Broadcast journalist Olga Kotovskaya was the former editor-in-chief and creative director of an independent broadcaster, Kaskad. She formed Kaskad in 1991 with a group of colleagues, and it became a powerful media group comprised of two television channels, a daily newspaper, two radio stations and an advertising agency.

According to CJES and IPI, Kotovskaya had been entangled in a lawsuit with the Kaliningrad region's former vice-governor, Vladimir Pirogov. He took control of Kaskad in 2006 using board documents that Kotovskaya said contained forged signatures. A week before she died, the courts upheld Kotovskaya's forgery claims, creating the possibility of her resuming control of Kaskad.

Igor Rostov, Kotovskaya's husband and former co-owner of Kaskad, said:"She was murdered.
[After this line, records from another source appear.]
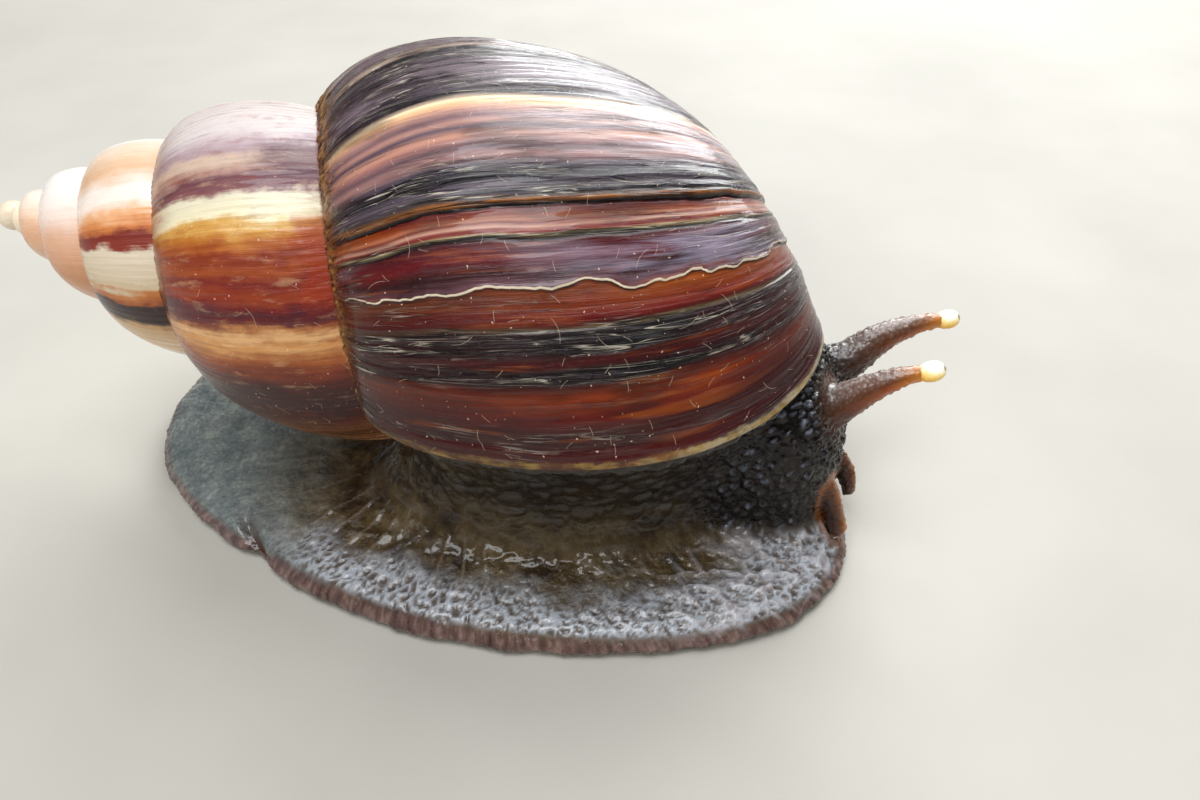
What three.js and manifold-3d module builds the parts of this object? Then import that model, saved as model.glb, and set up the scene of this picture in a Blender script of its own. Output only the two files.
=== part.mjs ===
// Giant African land snail, crawling: right-coiled shell carried on a broad foot, head raised, feelers out.
// Millimetres. Origin: middle of the flat sole, on the ground. +X to the head, +Y to the snail's left, +Z up.
import * as THREE from 'three';
import * as BufferGeometryUtils from 'three/addons/utils/BufferGeometryUtils.js';
import Module from 'manifold-3d';

const wasm = await Module();
wasm.setup();

const GAP = 0.3;
const TAU = 2 * Math.PI;

// Shell: a spiral of WHORLS turns about a straight axis. Sizes are those of the last turn, at the lip.
const WHORLS = 7;
const SHELL_RADIUS = 26.4;
const SHELL_LENGTH_TO_LIP_MIDDLE = 56.6;
const SECTION_HALF_WIDTH = 12.6;
const SECTION_HALF_HEIGHT = 22.4;
const SECTION_TILT = -0.0495;
const APEX_BLUNTNESS = 0.96;
const GROWTH = [0.5583, 0.0777, 0.0158];
const DESCENT_POWER = 1.2433;
const LIP_SLANT = [0.0688, 0.0276, 0.0202];
const SHELL_WALL = 1.2;
const COLLAR_DEPTH_TURNS = 0.13;
const COLUMELLA_RATIO = 0.2;
const APEX_CAP_RADIUS = 1.4;
const APEX_CAP_CENTRE = 1.1;
const APEX = new THREE.Vector3(-43.9, 8.4, 28.9);
const AXIS_YAW = THREE.MathUtils.degToRad(0.16);
const AXIS_DIP = THREE.MathUtils.degToRad(9.53);
const LIP_ANGLE = THREE.MathUtils.degToRad(86.3);

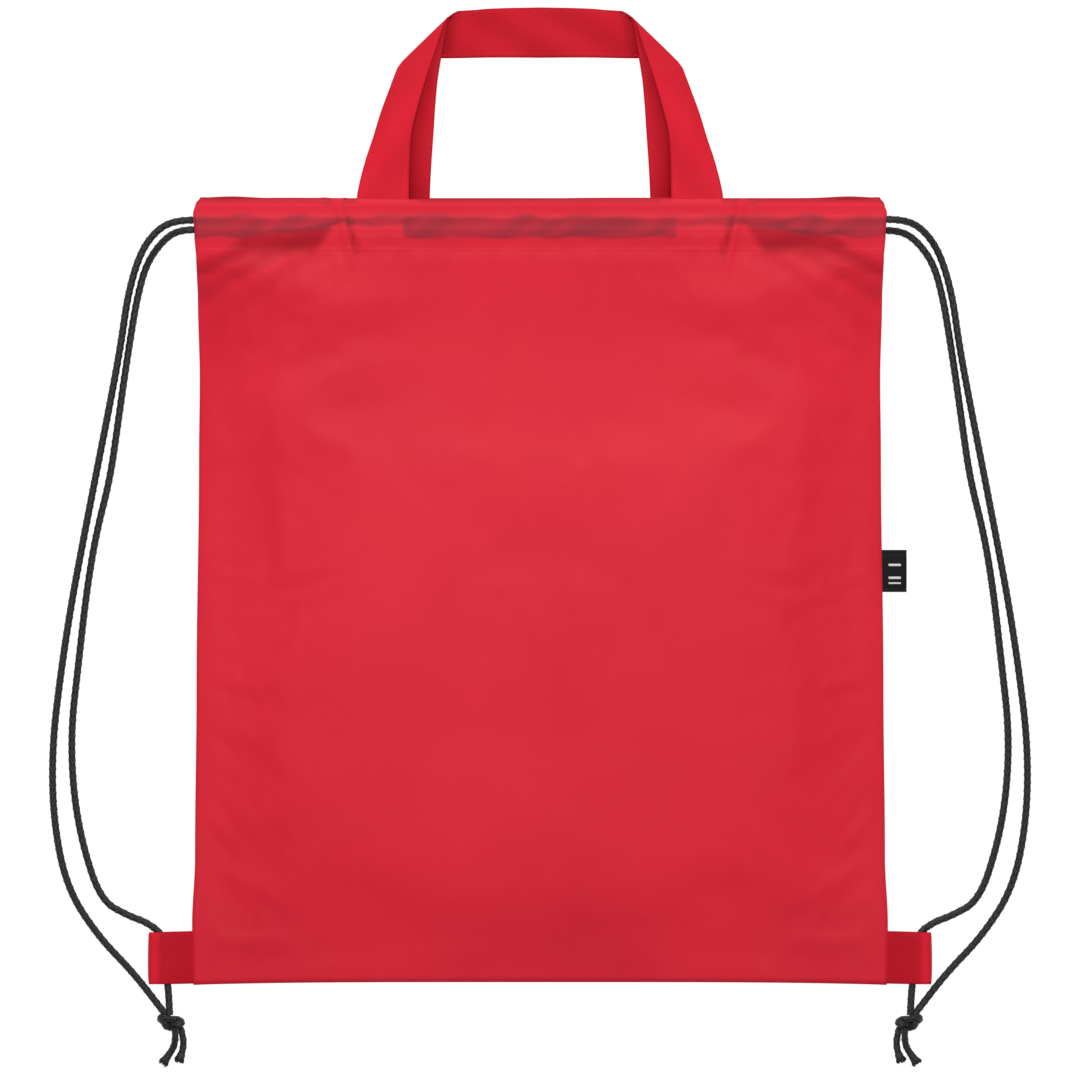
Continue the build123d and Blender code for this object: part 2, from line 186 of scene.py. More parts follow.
def set_attribute(obj, name, values):
    attribute = obj.data.attributes.new(name, "FLOAT", "POINT")
    attribute.data.foreach_set("value", np.asarray(values, np.float32).ravel())


def dress(obj, material, body, slot, *nodes):
    """Gives a piece its material and body, and hides the CAD nodes that it stands for. The slot is not used.
    """
    obj.data.materials.clear()
    obj.data.materials.append(material)
    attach(obj, body)
    if nodes:
        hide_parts(*nodes)
    return obj


# ---- materials ----
def linear(hex_colour):
    """An sRGB hex colour as linear RGBA."""
    channels = [int(hex_colour[i:i + 2], 16) / 255 for i in (0, 2, 4)]
    return tuple(c / 12.92 if c <= 0.04045 else ((c + 0.055) / 1.055) ** 2.4 for c in channels) + (1.0,)


def add(tree, kind, inputs=None, **settings):
    """Adds a node with its settings, its values and its links."""
    node = tree.nodes.new(kind)
    for key, value in settings.items():
        setattr(node, key, value)
    for key, value in (inputs or {}).items():
        if isinstance(value, bpy.types.NodeSocket):
            tree.links.new(value, node.inputs[key])
        else:
            node.inputs[key].default_value = value
    return node


def new_material(name):
    material = bpy.data.materials.new(name)
    material.use_nodes = True
    material.node_tree.nodes.clear()
    return material, material.node_tree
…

If I am found dead on the rails, do not believe that I committed suicide.

Oppositions activists also insist she was murdered for her journalistic activities, reports CEJES. "The fact that violence against journalists and owners of media outlets has become the norm in the Kaliningrad region and is almost never punished should at least attract the attention of the authorities and the appropriate bodies," Mikhail Chesalin, a member of the local parliament, told "Nezavisimaya Gazeta".

Investigators are now considering all possibilities for the journalist's death as a result of public pressure. Russia has a long history of impunity and is Europe's most deadly country for journalists.